Per esempio, uno studio del 2012 di Environmental Research Letters, “Short-term ecological effects of an offshore wind farm in the Dutch coastal zone“, ha dimostrato come le installazioni eoliche offshore nel Mare del Nord abbiano avuto impatti trascurabili sull’habitat naturale e sulla fauna. Altri sudi hanno provato che le turbine eoliche non disturbano i volatili.

È stato eseguito un programma di monitoraggio nel parco eolico offshore di Egmond aan Zee, Owez, che fornisce energia a 100.000 abitazioni, analizzandone gli effetti ecologici a breve termine su un certo numero di gruppi faunistici.

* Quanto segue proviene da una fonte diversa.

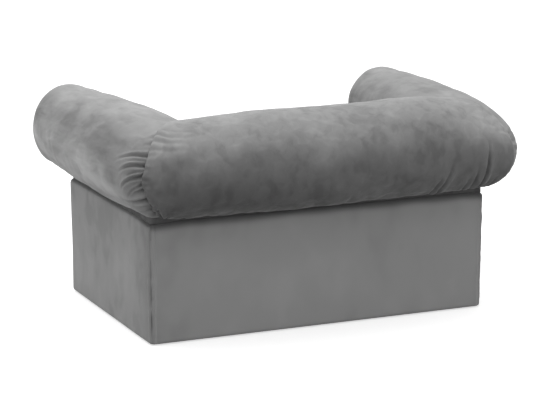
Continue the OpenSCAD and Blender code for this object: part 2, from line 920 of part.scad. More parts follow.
cushion_y0 = -base_d / 2 + cushion_front_set;
cushion_y1 = roll_y - corner_w / 2 - cushion_rear_gap;
cushion_front_w = 2 * (arm_in_x(arm_in_t(cushion_y0)) - cushion_side_gap);
cushion_rear_w = 2 * (arm_in_x(1) - cushion_side_gap);
zip_l = cushion_rear_w - 2 * (cushion_corner_r + zip_end);
cushion_z = base_h + soft_gap;
foam_z = cushion_z + (cushion_h - foam_t) / 2;
zip_z = cushion_z + cushion_h / 2;

// The foam core, grown by a gap for the space that it fills
module foam_core(gap) {
    fw = cushion_front_w / 2 - foam_margin + gap;
    rw = cushion_rear_w / 2 - foam_margin + gap;
    y0 = cushion_y0 + foam_margin - gap;
    y1 = cushion_y1 - foam_margin + gap;
    translate([0, 0, foam_z - gap])
        linear_extrude(foam_t + 2 * gap) polygon([[-fw, y0], [fw, y0], [rw, y1], [-rw, y1]]);
}

module cushion_foam() {
    centred() color("khaki") foam_core(0);
}

// The cushion's cover with its fibre wrap, open along the zip
module cushion_cover() {
    centred() color("darkgray") difference() {
        soft_pad(
            cushion_front_w, cushion_rear_w, cushion_y0, cushion_y1,
            cushion_corner_r, cushion_draw, cushion_z, cushion_h, cushion_crown
        );
        foam_core(soft_gap);
        block(
            [-zip_l / 2, cushion_y1 - foam_margin - over, zip_z - zip_chain_w / 2],
            [zip_l / 2, cushion_y1 + over, zip_z + zip_chain_w / 2]
        );
    }
}

// Zip tape and teeth across the rear border
module cushion_zip() {
    y = cushion_y1 + soft_gap;
    centred() color("dimgray") {
        block(
            [-zip_l / 2 - zip_chain_w, y, zip_z - zip_tape_w / 2],
            [zip_l / 2 + zip_chain_w, y + zip_tape_t, zip_z + zip_tape_w / 2]
        );
        block(
            [-zip_l / 2, y, zip_z - zip_chain_w / 2],
            [zip_l / 2, y + zip_tape_t + zip_chain_t, zip_z + zip_chain_w / 2]
        );
    }
}

// Slider that wraps the teeth, with its pull lying flat
module zip_slider() {
    y = cushion_y1 + soft_gap + zip_tape_t;
    x = -zip_l / 2 + slider_l;
    lip = soft_gap + zip_chain_t + soft_gap;
    centred() color("silver") {
        difference() {
            block(
                [x - slider_l / 2, y + soft_gap, zip_z - slider_w / 2],
                [x + slider_l / 2, y + lip + slider_wall, zip_z + slider_w / 2]
            );
            block(
                [x - slider_l, y, zip_z - zip_chain_w / 2 - soft_gap],
                [x + slider_l, y + lip, zip_z + zip_chain_w / 2 + soft_gap]
            );
        }
        translate([x, y + lip + slider_wall, zip_z]) rotate([-90, 0, 0]) linear_extrude(slider_wall) {
            translate([-puller_w / 2, 0]) square([puller_w, puller_l - puller_w / 2]);
            circle(puller_w / 2, $fn = hole_fn);
            translate([0, puller_l - puller_w / 2]) circle(puller_w / 2, $fn = hole_fn);
        }
    }
}

// Space that the hand pull's doubled webbing takes through the front
module tab_slot(depth) {
    translate([-tab_w / 2 - soft_gap, -depth, tab_place - tab_t - soft_gap])
        cube([tab_w + 2 * soft_gap, depth, 2 * tab_t + 2 * soft_gap]);
}

module drawer_front() {
    centred() color("burlywood") difference() {
        block(
            [-front_in_w / 2, -frame_d / 2, front_lift + front_edge_t],
            [front_in_w / 2, front_in_y - joint_gap, front_top - front_edge_t]
        );
        translate([0, front_in_y, 0]) tab_slot(2 * panel_t);
        both_sides() at_dowels() dowel_hole();
        tray_space(tray_groove);
        at_tab_screws() screw_hole(tab_screw_l());
    }
}
function tab_screw_l() = panel_t;

// The tray that lies in the grooves, grown by a gap
module tray_space(reach) {
    block(
        [-wall_in_x - reach, front_in_y - joint_gap - reach, tray_z],
        [wall_in_x + reach, wall_end - wall_t + reach, tray_z + tray_t]
    );
}

module dowel_hole() {
    translate([0, 0, -dowel_l / 2 - pin_gap]) cylinder(
        r = dowel_r + pin_gap, h = dowel_l / 2 + pin_gap + dowel_sink() + pin_gap, $fn = hole_fn
    );
}
function dowel_sink() = panel_t * 0.7;

// The right wall, grooved outside for its runner and inside for the bottom
module drawer_side() {
    centred() color("burlywood") difference() {
        block([wall_in_x, front_in_y, wall_z], [wall_out_x, wall_end, wall_z + wall_h]);
        block(
            [wall_out_x - runner_groove - run_gap, front_in_y - over, runner_z - run_gap],
            [wall_out_x + over, wall_end + over, runner_z + runner_h + run_gap]
        );
        tray_space(tray_groove);
        at_drawer_screws() screw_hole(drawer_screw_l());
        at_dowels() dowel_hole();
    }
}
function drawer_screw_l() = 3 * wall_t;

module drawer_right_side() {
    drawer_side();
}

module drawer_left_side() {
    mirror([1, 0, 0]) drawer_side();
}

module drawer_back() {
    centred() color("burlywood") difference() {
        block(
            [-wall_in_x, wall_end - wall_t, wall_z],
            [wall_in_x, wall_end, wall_z + wall_h]
        );
        tray_space(tray_groove);
        both_sides() at_drawer_screws() screw_hole(drawer_screw_l());
    }
}

module drawer_bottom() {
    into = tray_groove - joint_gap;
    centred() color("tan") block(
        [-wall_in_x - into, front_in_y - into, tray_z + joint_gap],
        [wall_in_x + into, wall_end - wall_t + into, tray_z + tray_t - joint_gap]
    );
}

module drawer_dowels() {
    centred() color("wheat") both_sides() at_dowels() translate([0, 0, -dowel_l / 2])
        cylinder(r = dowel_r, h = dowel_l / 2 + dowel_sink(), $fn = hole_fn);
}

module drawer_screws() {
    centred() color("silver") both_sides() at_drawer_screws() wood_screw(drawer_screw_l());
}

// Padded cover over the front and its edges
module drawer_front_cover() {
    mid_z = front_lift + front_h / 2;
    centred() color("gray") difference() {
        intersection() {
            translate([0, front_in_y - joint_gap, mid_z]) rotate([90, 0, 0])
                linear_extrude(panel_t + cover_t) rounded_rect(front_w, front_h, front_edge_t);
            translate([0, front_in_y - joint_gap, 0]) linear_extrude(base_h) difference() {
                translate([0, -(panel_t + cover_t) / 2 + over])
                    rounded_rect(front_w, panel_t + cover_t + 2 * over, front_edge_t);
            }
        }
        block(
            [-front_in_w / 2, -frame_d / 2, front_lift + front_edge_t],
            [front_in_w / 2, front_in_y + over, front_top - front_edge_t]
        );
        translate([0, front_in_y, 0]) tab_slot(3 * panel_t);
    }
}

module bed_pad() {
    w = 2 * (wall_in_x - pad_gap);
    centred() color("darkgray") soft_pad(
        w, w, front_in_y + pad_gap, wall_end - wall_t - pad_gap,
        pad_corner_r, pad_draw, pad_z + soft_gap, pad_h, pad_crown
    );
}

// Webbing folded into a finger loop, through the front and clamped behind it
module pull_tab() {
    face = base_d / 2;
    back = -front_in_y + joint_gap;
    loop_y = face + tab_loop_r + tab_t;
    centred() color("darkslategray") difference() {
        translate([-tab_w / 2, 0, tab_place]) rotate([90, 0, 90])
            mirror([1, 0, 0]) linear_extrude(tab_w) {
                difference() {
                    union() {
                        translate([loop_y, 0]) circle(tab_loop_r + tab_t, $fn = 48);
                        translate([back - soft_gap, -tab_t]) square([loop_y - back, 2 * tab_t]);
                    }
                    translate([loop_y, 0]) circle(tab_loop_r, $fn = 48);
                }
                translate([back - soft_gap - tab_t, -tab_flange_h / 2]) square([tab_t, tab_flange_h]);
            }
        at_tab_screws() screw_hole(tab_screw_l());
    }
}

// Screws of the clamp plate, one above and one below the webbing
module at_tab_screws() {
    for (z = [-1, 1])
        translate([0, front_in_y - joint_gap + soft_gap + 2 * tab_t, tab_place + z * tab_flange_h / 3])
            rotate([-90, 0, 0]) children();
}

module tab_plate() {
    y = front_in_y - joint_gap + soft_gap + tab_t;
    centred() color("silver") difference() {
        block(
            [-tab_w / 2, y, tab_place - tab_flange_h / 2],
            [tab_w / 2, y + tab_t, tab_place + tab_flange_h / 2]
        );
        at_tab_screws() screw_hole(tab_screw_l());
    }
}

module tab_screws() {
    centred() color("silver") at_tab_screws() wood_screw(tab_screw_l());
}

bottom_panel();
left_side_panel();
right_side_panel();
back_panel();
front_rail();
seat_deck();
left_arm_board();
right_arm_board();
back_board();
side_cleats();
back_cleat();
glue_blocks();
left_runner();
right_runner();
drawer_stops();
carcass_screws();
board_screws();
cleat_screws();
deck_screws();
runner_screws();
glides();
dust_cover();
left_base_cover();
right_base_cover();
back_base_cover();
deck_cover();
left_foam_wrap();
right_foam_wrap();
back_foam_wrap();
left_arm_roll();
right_arm_roll();
back_roll();
cushion_foam();
cushion_cover();
cushion_zip();
zip_slider();
drawer_front();
drawer_left_side();
drawer_right_side();
drawer_back();
drawer_bottom();
drawer_dowels();
drawer_screws();
drawer_front_cover();
bed_pad();
pull_tab();
tab_plate();
tab_screws();
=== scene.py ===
import math
import random

import bpy
import numpy as np
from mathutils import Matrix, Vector, noise
from mathutils.bvhtree import BVHTree


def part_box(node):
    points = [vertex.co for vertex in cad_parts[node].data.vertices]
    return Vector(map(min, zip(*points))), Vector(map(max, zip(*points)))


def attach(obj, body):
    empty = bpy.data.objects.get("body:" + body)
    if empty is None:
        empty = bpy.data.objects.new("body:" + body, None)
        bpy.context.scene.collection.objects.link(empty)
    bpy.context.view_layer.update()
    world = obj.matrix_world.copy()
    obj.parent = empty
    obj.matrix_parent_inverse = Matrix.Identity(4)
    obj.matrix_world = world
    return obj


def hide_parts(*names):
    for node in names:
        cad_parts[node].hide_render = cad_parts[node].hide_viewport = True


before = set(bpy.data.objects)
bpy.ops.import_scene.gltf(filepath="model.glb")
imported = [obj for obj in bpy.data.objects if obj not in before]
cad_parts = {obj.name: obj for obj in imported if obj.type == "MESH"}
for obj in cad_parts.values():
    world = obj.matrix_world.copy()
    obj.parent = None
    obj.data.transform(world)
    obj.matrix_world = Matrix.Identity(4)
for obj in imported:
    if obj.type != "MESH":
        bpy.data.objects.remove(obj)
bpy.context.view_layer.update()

# Wooden carcass
# Plywood panels and upright boards, a pine rail, cleats and glue blocks, and waxed hardwood
# runners and stops, glued and screwed together. The plies show in every sawn edge.


def linked(tree, *pairs):
    """Links outputs to inputs, pair by pair."""
    for source, socket in pairs:
        tree.links.new(source, socket)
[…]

Gli effetti negativi possono essere causati dalle rotazione delle pale in movimento e dal loro rumore subacqueo. I risultati non indicano effetti a breve termine sul benthos e nell’area sabbiosa tra i generatori, mentre il nuovo substrato rigido ha addirittura causato lo stanziamento di nuove specie e nuove comunità di fauna. La composizione degli organismi bivalvi non ha risentito del parco eolico. Alcuni tipi di pesci, come il merluzzo, sembrano trovare riparo all’interno del complesso. Qualche specie di uccelli sembra evitare il parco, mentre altre sono indifferenti e sono rimaste stabili o addirittura sono attratte: nelle vicinanze delle pale eoliche sono aumentati i cormorani. Lo studio afferma che un grande impianto eolico offshore impatta su un ecosistema estremamente variabile e conclude che “nel complesso, il parco eolico crea un nuovo tipo di equilibrio ecologico nell’habitat preesistente”.